▶ _Work to do_
Quote the listing below word for word, stopping after the line that contains "fuzz, fuzziness, at)".

▶ _Supplied data_
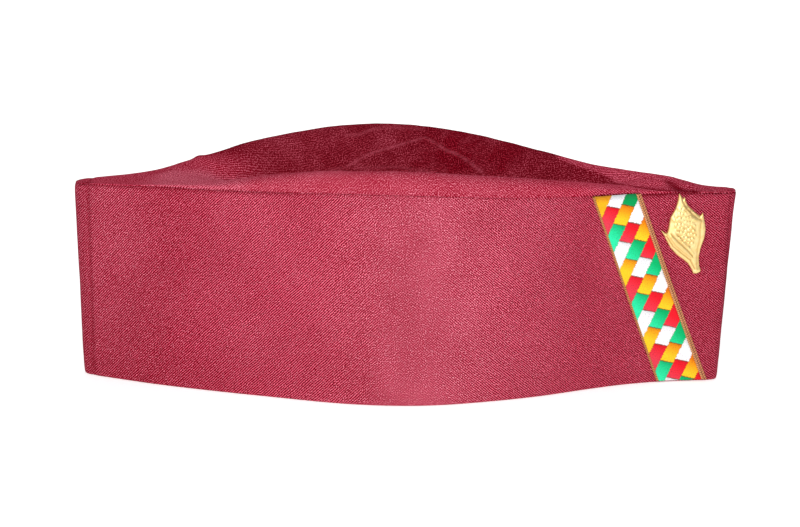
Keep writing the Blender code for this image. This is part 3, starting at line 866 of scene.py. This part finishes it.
SATIN_GREEN = (0.0005, 0.480, 0.150)
SATIN_MINT = (0.030, 0.820, 0.400)
SATIN_LEAF = (0.0005, 0.330, 0.085)
SATIN_WHITE = (0.93, 0.92, 0.95)
SATIN_YELLOW = (0.98, 0.60, 0.020)
SATIN_ORANGE = (0.92, 0.22, 0.001)
SATIN_RED = (0.88, 0.010, 0.022)
SATIN_ROSE = (0.78, 0.050, 0.085)
BLOCK_GAP = (0.12, 0.045, 0.015)
FLOSS_SHADE = (0.015, 0.012, 0.018)
satin_weave, tree, surface = shader("ribbon_satin", 0.5)
surface.inputs["Specular IOR Level"].default_value = 0.08
place, sideways, lengthways = on_cloth(tree)
fuzz = math_node(tree, "SUBTRACT", noise_of(tree, place, 1500.0, 1.0), 0.5)
down = math_node(tree, "DIVIDE", lengthways, RIBBON_LENGTH)
over = math_node(tree, "DIVIDE", sideways, RIBBON_WIDTH)


def slanted(counts, fuzziness):
    """Where a place on the ribbon lies across the lanes or along the blocks, with fuzzy edges."""
    down_count, over_count, start = counts
    at = math_node(tree, "MULTIPLY_ADD", over, over_count, start)
    at = math_node(tree, "MULTIPLY_ADD", down, down_count, at)
    return math_node(tree, "MULTIPLY_ADD", fuzz, fuzziness, at)


across = slanted(LANES, 0.24)
along = slanted(BLOCKS, 0.10)
lane = math_node(tree, "MAXIMUM", math_node(tree, "FLOOR", across), FIRST_LANE)
reach = math_node(tree, "MULTIPLY_ADD", lane, LANE_STAGGER, along)
number = math_node(tree, "MAXIMUM", math_node(tree, "FLOOR", reach), BLOCK_ENDS[0] - 1)
number = math_node(tree, "MINIMUM", number, BLOCK_ENDS[1])
count = math_node(tree, "MULTIPLY_ADD", number, -2.0, lane)
which = math_node(tree, "FLOORED_MODULO", math_node(tree, "ADD", count, 3.5), 4.0)
share = math_node(tree, "SUBTRACT", reach, number, clamp=True)


def across_and_up(right, up, start):
    """How full a block's colour is, from the ribbon's left to its right and up the block."""
    fullness = math_node(tree, "MULTIPLY_ADD", over, right, start)
    return math_node(tree, "MULTIPLY_ADD", share, up, fullness, clamp=True)


# The green and yellow blocks at the top of the ribbon are deeper than the others.
yellow = mix_colours(tree, across_and_up(0.45, 1.2, -0.55), SATIN_YELLOW, SATIN_ORANGE)
red = mix_colours(tree, across_and_up(0.9, 1.0, -0.25), SATIN_ROSE, SATIN_RED)
green = mix_colours(tree, across_and_up(1.1, 0.7, -0.25), SATIN_MINT, SATIN_GREEN)
top = math_node(tree, "MULTIPLY_ADD", down, -18.0, 2.2, clamp=True)
colour = mix_colours(tree, top, green, SATIN_LEAF)
yellow = mix_colours(tree, math_node(tree, "MULTIPLY", top, 0.4), yellow, SATIN_ORANGE)
for order, satin_colour in ((1, SATIN_WHITE), (2, yellow), (3, red)):
    colour = mix_colours(tree, math_node(tree, "GREATER_THAN", which, order), colour, satin_colour)
floss = noise_of(tree, place, 2600.0, 0.0)
floss = math_node(tree, "MULTIPLY_ADD", floss, 1.2, -0.60, clamp=True)
colour = mix_colours(tree, floss, colour, FLOSS_SHADE)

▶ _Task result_
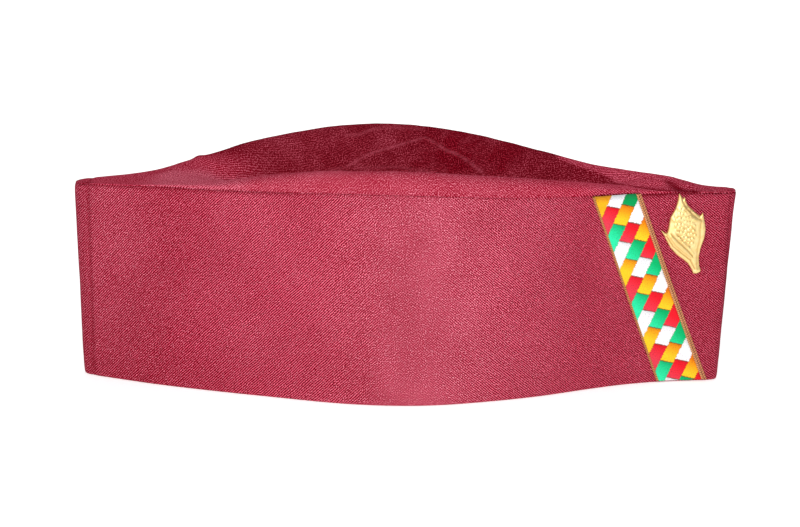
Keep writing the Blender code for this image. This is part 3, starting at line 866 of scene.py. This part finishes it.
SATIN_GREEN = (0.0005, 0.480, 0.150)
SATIN_MINT = (0.030, 0.820, 0.400)
SATIN_LEAF = (0.0005, 0.330, 0.085)
SATIN_WHITE = (0.93, 0.92, 0.95)
SATIN_YELLOW = (0.98, 0.60, 0.020)
SATIN_ORANGE = (0.92, 0.22, 0.001)
SATIN_RED = (0.88, 0.010, 0.022)
SATIN_ROSE = (0.78, 0.050, 0.085)
BLOCK_GAP = (0.12, 0.045, 0.015)
FLOSS_SHADE = (0.015, 0.012, 0.018)
satin_weave, tree, surface = shader("ribbon_satin", 0.5)
surface.inputs["Specular IOR Level"].default_value = 0.08
place, sideways, lengthways = on_cloth(tree)
fuzz = math_node(tree, "SUBTRACT", noise_of(tree, place, 1500.0, 1.0), 0.5)
down = math_node(tree, "DIVIDE", lengthways, RIBBON_LENGTH)
over = math_node(tree, "DIVIDE", sideways, RIBBON_WIDTH)


def slanted(counts, fuzziness):
    """Where a place on the ribbon lies across the lanes or along the blocks, with fuzzy edges."""
    down_count, over_count, start = counts
    at = math_node(tree, "MULTIPLY_ADD", over, over_count, start)
    at = math_node(tree, "MULTIPLY_ADD", down, down_count, at)
    return math_node(tree, "MULTIPLY_ADD", fuzz, fuzziness, at)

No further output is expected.